O especialista reforça que existem mais de 200 regras do Conama em vigor hoje que tratam desde temas como licenciamento ambiental, qualidade da água e do ar, até a proteção da biodiversidade e o desmatamento. “Sem a participação da sociedade civil no Conama, todas essas regras poderiam ser extintas sem um debate qualificado, de forma pouco transparente, pouco técnico. Quem ganha com a decisão do Supremo é a democracia, o meio ambiente e toda a sociedade brasileira”, comemora Rafael.
Em novembro, a Associação Brasileira dos Membros do Ministério Público de Meio Ambiente (Abrampa) e a Associação Nacional dos Membros do Ministério Público (CONAMP), reforçaram a manifestação pela medida liminar.
Em resposta às organizações, no início de dezembro, o Procurador-Geral da República, Augusto Aras, manifestou-se para requerer ao Supremo prioridade na devolução do pedido de vista para continuidade do julgamento. Da parte do ministro Nunes Marques, entretanto, ainda não há nenhum aceno sobre quando o processo pode voltar a andar.
O pedido de vista de Nunes ocorreu no meio da sessão virtual do julgamento, quando a votação já estava com quatro votos favoráveis à zero pela anulação do decreto que reestruturou o Conama. Além de Rosa Weber, votaram pela inconstitucionalidade do decreto os ministros Edson Fachin, Alexandre de Moraes e Marco Aurélio, que se aposentou do STF em julho.

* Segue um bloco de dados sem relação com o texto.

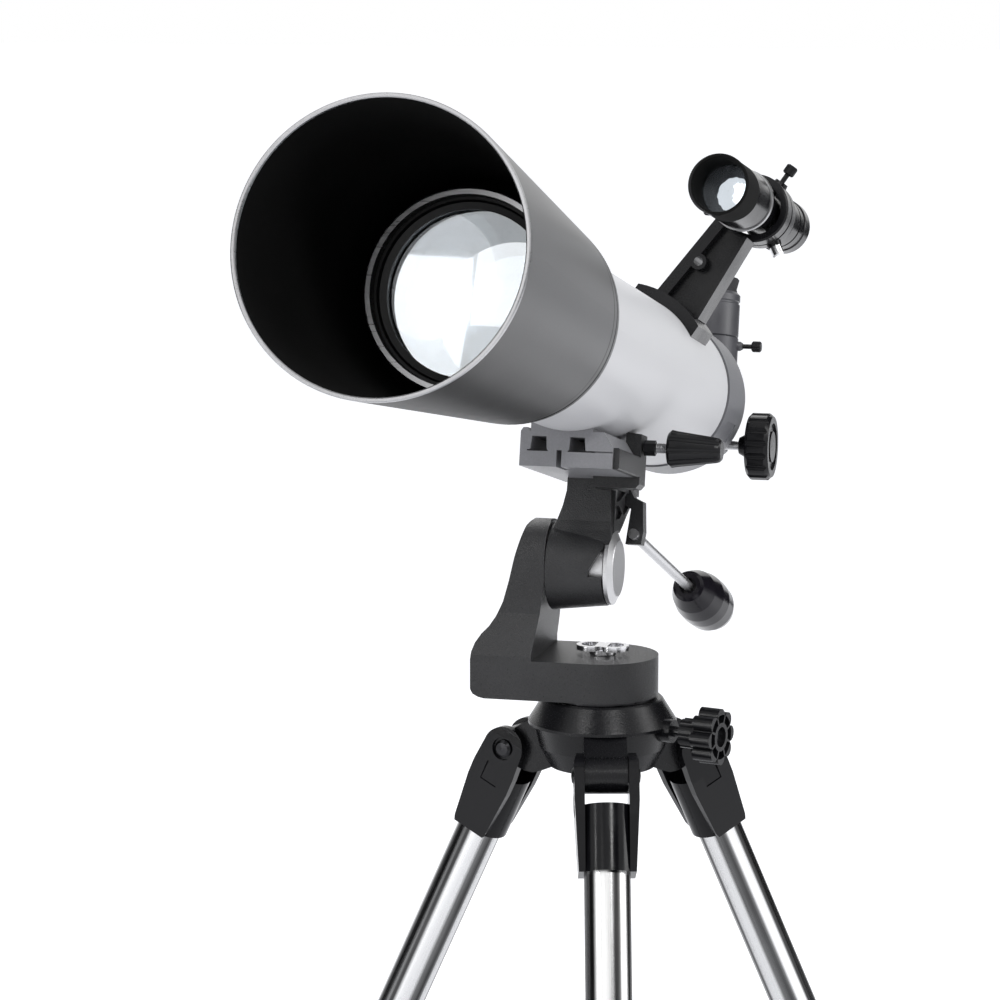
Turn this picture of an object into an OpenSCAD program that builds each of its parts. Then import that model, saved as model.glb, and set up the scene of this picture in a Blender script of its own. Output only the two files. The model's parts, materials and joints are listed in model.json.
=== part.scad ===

Como a decisão integral da ministra ainda não foi publicada, não está claro se a medida cautelar incluirá também a suspensão das decisões feitas pelo Conama desde a reformulação. Algumas das decisões do colegiado já foram consideradas ilegais no STF e pela própria Rosa Weber, como o “revogaço” das resoluções que estabelecem a proteção de Áreas de Preservação Permanente (APPs), como restingas e manguezais, e sobre licenciamento de irrigação. Outras, entretanto, como a contestada reformulação do CNEA, ainda estão em vigor.